Md. plant loses 45 jobs

Northrop cuts staff by nearly 50% at Hagerstown facility

Defense industry

February 12, 2000|By Robert Little | Robert Little,SUN STAFF

Northrop Grumman Corp. laid off 45 employees -- nearly half the staff -- of an aircraft electronics plant in Hagerstown yesterday, noting a lack of business prospects.

The layoffs coincided with the completion of one of two U.S. Army airplanes that the plant had been upgrading, company officials said.

The second airplane is scheduled to be completed this summer, and, while officials could not say whether more layoffs will ensue, a spokesman said Northrop Grumman will "continue to assess the business forecasts and manage our work force accordingly."

The layoffs at the California Microwave Systems facility in Hagerstown come less than a year after Northrop Grumman bought the division from a West Coast technology company. The division employs 410 people at three facilities in Maryland and one in California. Besides the layoffs in Hagerstown, four jobs were cut from the division's headquarters in Belcamp.

Northrop Grumman spokesman Jim Reinhard called the layoffs "unfortunate" and said all of the employees will be eligible for severance pay. News of the layoffs comes on the heels of an unrelated announcement that company officials herald as a boon for Northrop Grumman's Maryland work force.

The company was recently chosen to work with Bethesda-based Lockheed Martin Corp. to develop an integrated computer system that will link the weapons, communications, aircraft and other systems on the U.S. Navy's next aircraft carrier, to be delivered in 2008. The ship, being constructed by Newport News Shipbuilding, will be the last of the Navy's Nimitz-class carriers, and it is considered a transitional ship for exploring technology that will be used in a future class of vessels.

All of Northrop Grumman's divisions will participate in the project, but the leader will be the Electronic Sensors and Systems Sector, based in Linthicum.

"This is a big win for us," said Lew Proudfoot, Northrop Grumman's program manager for the project. "We're in at the early stages of a whole new method of acquiring aircraft carriers, with the opportunity to play a continuing role in the future."

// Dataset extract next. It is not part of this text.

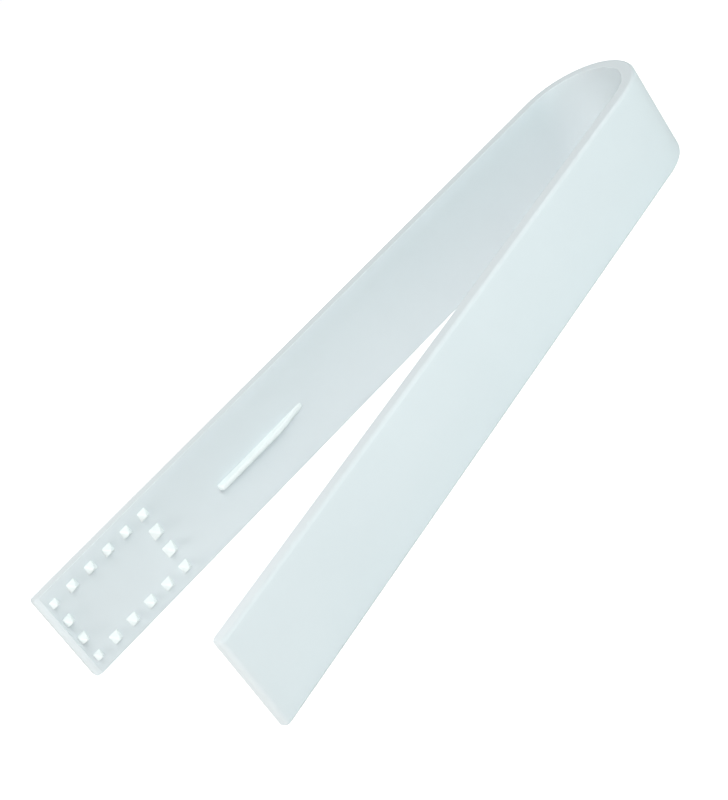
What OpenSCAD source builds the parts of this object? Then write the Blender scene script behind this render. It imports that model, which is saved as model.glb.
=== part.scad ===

Northrop Grumman, based in Los Angeles, employs about 7,400 in Maryland -- most of them at the facility in Linthicum, near Baltimore-Washington International Airport. It also has operations in Annapolis and Sykesville.

Before yesterday's layoffs, the Hagerstown plant employed 106, including mechanics, electrical workers, sheet-metal workers and others. The California Microwave Systems division specializes in airborne surveillance and satellite communications systems for the military.

The unit has been upgrading two U.S. Army Airborne Reconnaissance-Low aircraft, or ARL -- modified DeHavilland Dash-7s equipped with radar and other intelligence systems.